Excerpted data:
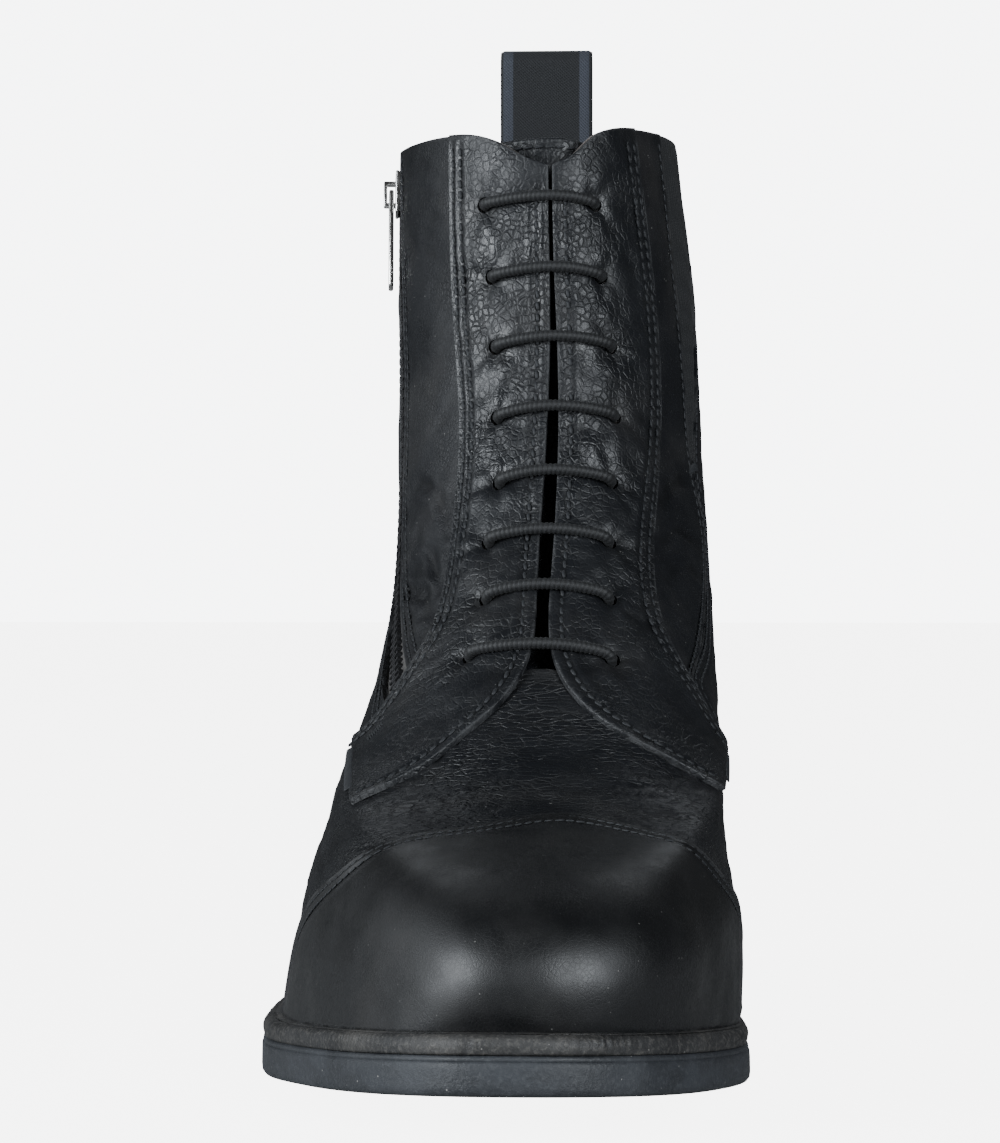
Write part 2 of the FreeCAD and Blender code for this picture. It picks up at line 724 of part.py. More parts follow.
def make_bottom():
    """Outsole, heel, welt, filler, shank, insole board and footbed."""
    outsole = size("outsole_thickness")
    insole, footbed = size("insole_thickness"), size("footbed_thickness")
    feather = [(point.x, point.y) for point in feather_row()]
    sole_layer("outsole", SOLE_OUTLINE, underside, lambda y: underside(y) + outsole)
    rim_hole = inset(feather, 7.0)
    sole_layer("welt", inset(SOLE_OUTLINE, 0.7), lambda y: underside(y) + outsole, feather_height,
               hole=rim_hole)
    filler = sole_layer("sole_filler", inset(feather, 7.15), lambda y: underside(y) + outsole,
                        feather_height)
    shank_depth = size("shank_thickness")
    slot = plane_sketch(filler, "YZ_Plane", "shank_slot")
    side_band(slot, lambda y: feather_height(y) - shank_depth, lambda y: feather_height(y) + 1, 4, 90)
    groove = filler.newObject("PartDesign::Pocket", "shank_groove")
    groove.Profile = slot
    groove.Type = "Length"
    groove.setExpression("Length", "Sizes.shank_width + 0.3")
    groove.SideType = "Symmetric"

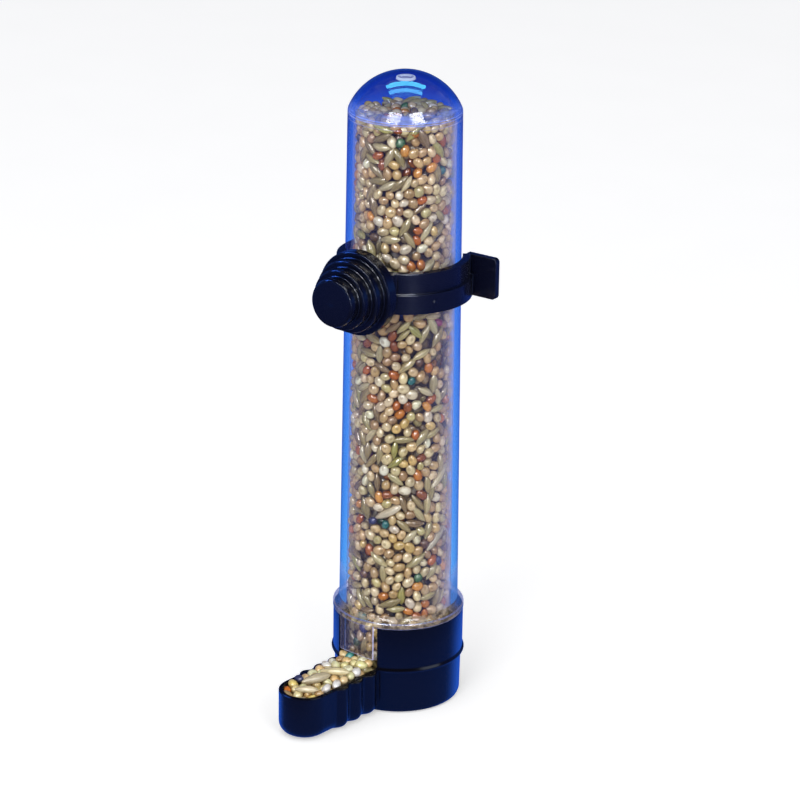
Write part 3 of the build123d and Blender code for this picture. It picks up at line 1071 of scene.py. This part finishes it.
# ------------------------------------------------------------------ seed: material
def long_husk(graph, kind, place_on_seed, base, relief):
    """Ridges along the husk, darker between them, and pale tips."""
    x, y, z = place_on_seed
    ridge_count, dark_scale = {"canary": (7.0, 0.72), "oat": (9.0, 0.78)}[kind]
    angle = graph.math("ARCTAN2", z, y)
    ridges = graph.math("SINE", graph.times(angle, ridge_count))
    ridges = graph.scaled(ridges, gain=0.5, offset=0.5)
    dark = graph.vector("SCALE", base, scale=dark_scale)
    base = graph.mix(graph.times(graph.inverse(ridges), 0.6), base, dark)
    tip = graph.math("POWER", graph.math("ABSOLUTE", x), 5.0)
    base = graph.mix(graph.times(tip, 0.45), base, srgb(214, 202, 164))
    return base, graph.plus(relief, graph.times(ridges, 0.5))


def millet_husk(graph, place_on_seed, base):
    """A darker eye towards one end and a warm rim."""
    x, y, _ = place_on_seed

    def squares(a, b):
        return graph.plus(graph.times(a, a), graph.times(b, b))

    eye_x = graph.math("SUBTRACT", x, 0.42)
    eye = graph.smoothstep(squares(eye_x, y), start=0.16, end=0.03)
    base = graph.mix(graph.times(eye, 0.42), base, srgb(150, 118, 66))
    rim = graph.smoothstep(squares(x, y), start=0.45, end=1.15)
    return graph.mix(graph.times(rim, 0.38), base, srgb(164, 128, 80))


def seed_material(kind):
    """Husk: colour per seed, blotches, marks by kind, fine grain, soft shine, and painted shade
    where it turns away.
    """
    graph = new_shader("seed_" + kind)
    colour = graph.node("Attribute", attribute_name="seed_col").outputs["Color"]
    coords = graph.coords()
    blotches = graph.noise(coords, scale=1100.0, detail=3.0, rough=0.6)
    fine = graph.noise(coords, scale=5200.0, detail=2.0, rough=0.6)
    shade = graph.scaled(blotches, gain=0.5, offset=0.74)
    base = graph.vector("SCALE", colour, scale=shade)
    relief = graph.times(fine, 0.4)
    if kind != "pellet":
        seed_place = graph.node("Attribute", attribute_name="seed_loc").outputs["Vector"]
        xyz = graph.separate(seed_place)
        if kind in LONG_SEEDS:
            base, relief = long_husk(graph, kind, xyz, base, relief)
        elif kind == "millet":
            base = millet_husk(graph, xyz, base)
        else:
            tip = graph.math("POWER", graph.math("ABSOLUTE", xyz[0]), 4.0)
            base = graph.mix(graph.times(tip, 0.5), base, srgb(130, 66, 26))
    # painted shade: warmer and darker where it turns away
    painted_edge_shade = graph.vector("MULTIPLY", base, (0.56, 0.47, 0.40))
    base = graph.mix(graph.math("POWER", graph.turned_away(), 1.7), base, painted_edge_shade)
    roughness = graph.scaled(blotches, gain=0.18, offset=SEEDS[kind]["rough"] - 0.09)
    husk = graph.node(
        "BsdfPrincipled",
        {
            "Base Color": base,
            "Roughness": roughness,
            "IOR": 1.45,
            "Specular IOR Level": 0.5,
            "Normal": graph.bump(relief, strength=0.22, distance=0.00006),
        },
    )
    return graph.finish(husk.outputs[0])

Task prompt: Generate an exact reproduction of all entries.

Final result:
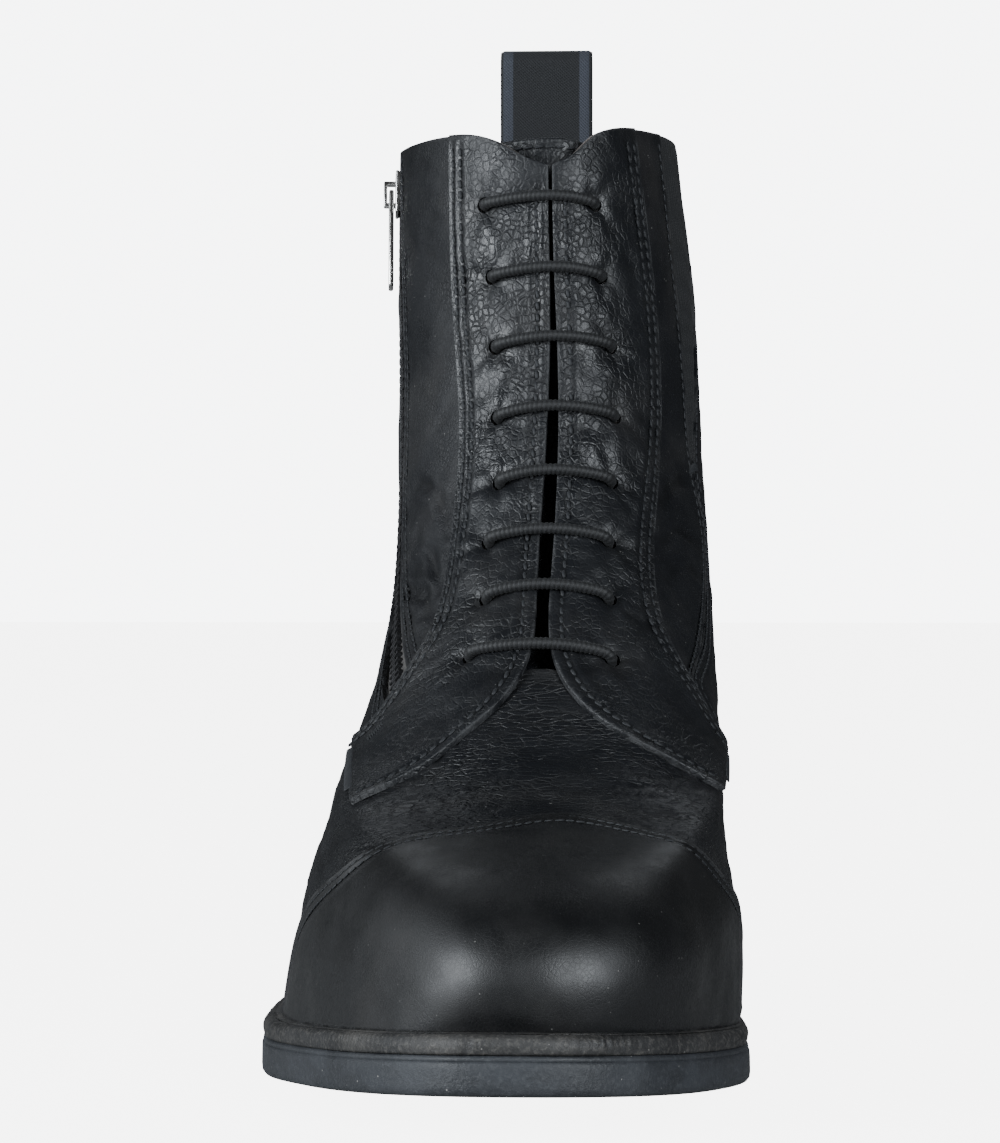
Write part 2 of the FreeCAD and Blender code for this picture. It picks up at line 724 of part.py. More parts follow.
def make_bottom():
    """Outsole, heel, welt, filler, shank, insole board and footbed."""
    outsole = size("outsole_thickness")
    insole, footbed = size("insole_thickness"), size("footbed_thickness")
    feather = [(point.x, point.y) for point in feather_row()]
    sole_layer("outsole", SOLE_OUTLINE, underside, lambda y: underside(y) + outsole)
    rim_hole = inset(feather, 7.0)
    sole_layer("welt", inset(SOLE_OUTLINE, 0.7), lambda y: underside(y) + outsole, feather_height,
               hole=rim_hole)
    filler = sole_layer("sole_filler", inset(feather, 7.15), lambda y: underside(y) + outsole,
                        feather_height)
    shank_depth = size("shank_thickness")
    slot = plane_sketch(filler, "YZ_Plane", "shank_slot")
    side_band(slot, lambda y: feather_height(y) - shank_depth, lambda y: feather_height(y) + 1, 4, 90)
    groove = filler.newObject("PartDesign::Pocket", "shank_groove")
    groove.Profile = slot
    groove.Type = "Length"
    groove.setExpression("Length", "Sizes.shank_width + 0.3")
    groove.SideType = "Symmetric"

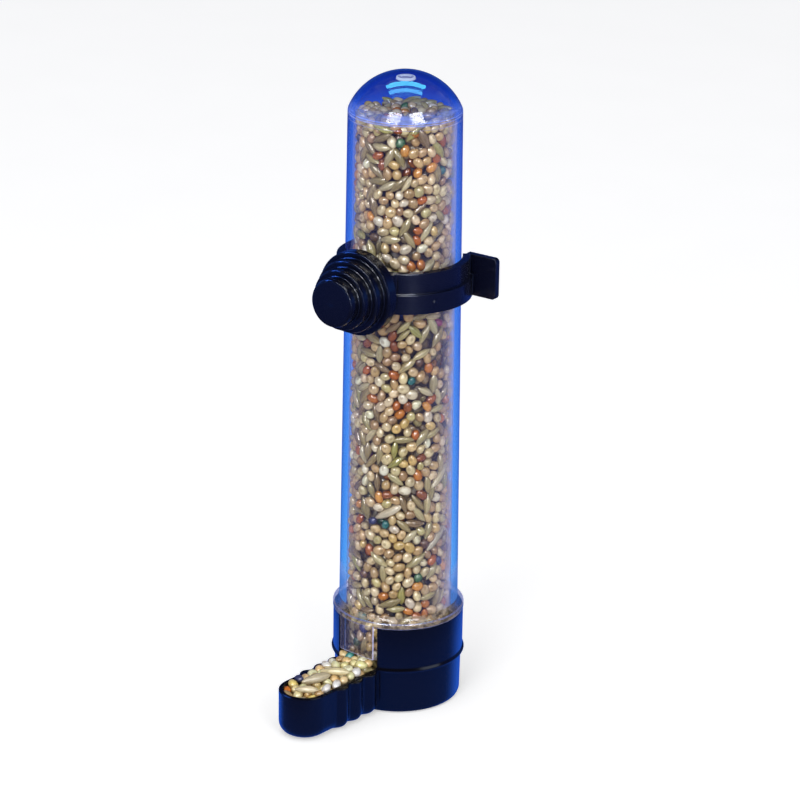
Write part 3 of the build123d and Blender code for this picture. It picks up at line 1071 of scene.py. This part finishes it.
# ------------------------------------------------------------------ seed: material
def long_husk(graph, kind, place_on_seed, base, relief):
    """Ridges along the husk, darker between them, and pale tips."""
    x, y, z = place_on_seed
    ridge_count, dark_scale = {"canary": (7.0, 0.72), "oat": (9.0, 0.78)}[kind]
    angle = graph.math("ARCTAN2", z, y)
    ridges = graph.math("SINE", graph.times(angle, ridge_count))
    ridges = graph.scaled(ridges, gain=0.5, offset=0.5)
    dark = graph.vector("SCALE", base, scale=dark_scale)
    base = graph.mix(graph.times(graph.inverse(ridges), 0.6), base, dark)
    tip = graph.math("POWER", graph.math("ABSOLUTE", x), 5.0)
    base = graph.mix(graph.times(tip, 0.45), base, srgb(214, 202, 164))
    return base, graph.plus(relief, graph.times(ridges, 0.5))


def millet_husk(graph, place_on_seed, base):
    """A darker eye towards one end and a warm rim."""
    x, y, _ = place_on_seed

    def squares(a, b):
        return graph.plus(graph.times(a, a), graph.times(b, b))

    eye_x = graph.math("SUBTRACT", x, 0.42)
    eye = graph.smoothstep(squares(eye_x, y), start=0.16, end=0.03)
    base = graph.mix(graph.times(eye, 0.42), base, srgb(150, 118, 66))
    rim = graph.smoothstep(squares(x, y), start=0.45, end=1.15)
    return graph.mix(graph.times(rim, 0.38), base, srgb(164, 128, 80))


def seed_material(kind):
    """Husk: colour per seed, blotches, marks by kind, fine grain, soft shine, and painted shade
    where it turns away.
    """
    graph = new_shader("seed_" + kind)
    colour = graph.node("Attribute", attribute_name="seed_col").outputs["Color"]
    coords = graph.coords()
    blotches = graph.noise(coords, scale=1100.0, detail=3.0, rough=0.6)
    fine = graph.noise(coords, scale=5200.0, detail=2.0, rough=0.6)
    shade = graph.scaled(blotches, gain=0.5, offset=0.74)
    base = graph.vector("SCALE", colour, scale=shade)
    relief = graph.times(fine, 0.4)
    if kind != "pellet":
        seed_place = graph.node("Attribute", attribute_name="seed_loc").outputs["Vector"]
        xyz = graph.separate(seed_place)
        if kind in LONG_SEEDS:
            base, relief = long_husk(graph, kind, xyz, base, relief)
        elif kind == "millet":
            base = millet_husk(graph, xyz, base)
        else:
            tip = graph.math("POWER", graph.math("ABSOLUTE", xyz[0]), 4.0)
            base = graph.mix(graph.times(tip, 0.5), base, srgb(130, 66, 26))
    # painted shade: warmer and darker where it turns away
    painted_edge_shade = graph.vector("MULTIPLY", base, (0.56, 0.47, 0.40))
    base = graph.mix(graph.math("POWER", graph.turned_away(), 1.7), base, painted_edge_shade)
    roughness = graph.scaled(blotches, gain=0.18, offset=SEEDS[kind]["rough"] - 0.09)
    husk = graph.node(
        "BsdfPrincipled",
        {
            "Base Color": base,
            "Roughness": roughness,
            "IOR": 1.45,
            "Specular IOR Level": 0.5,
            "Normal": graph.bump(relief, strength=0.22, distance=0.00006),
        },
    )
    return graph.finish(husk.outputs[0])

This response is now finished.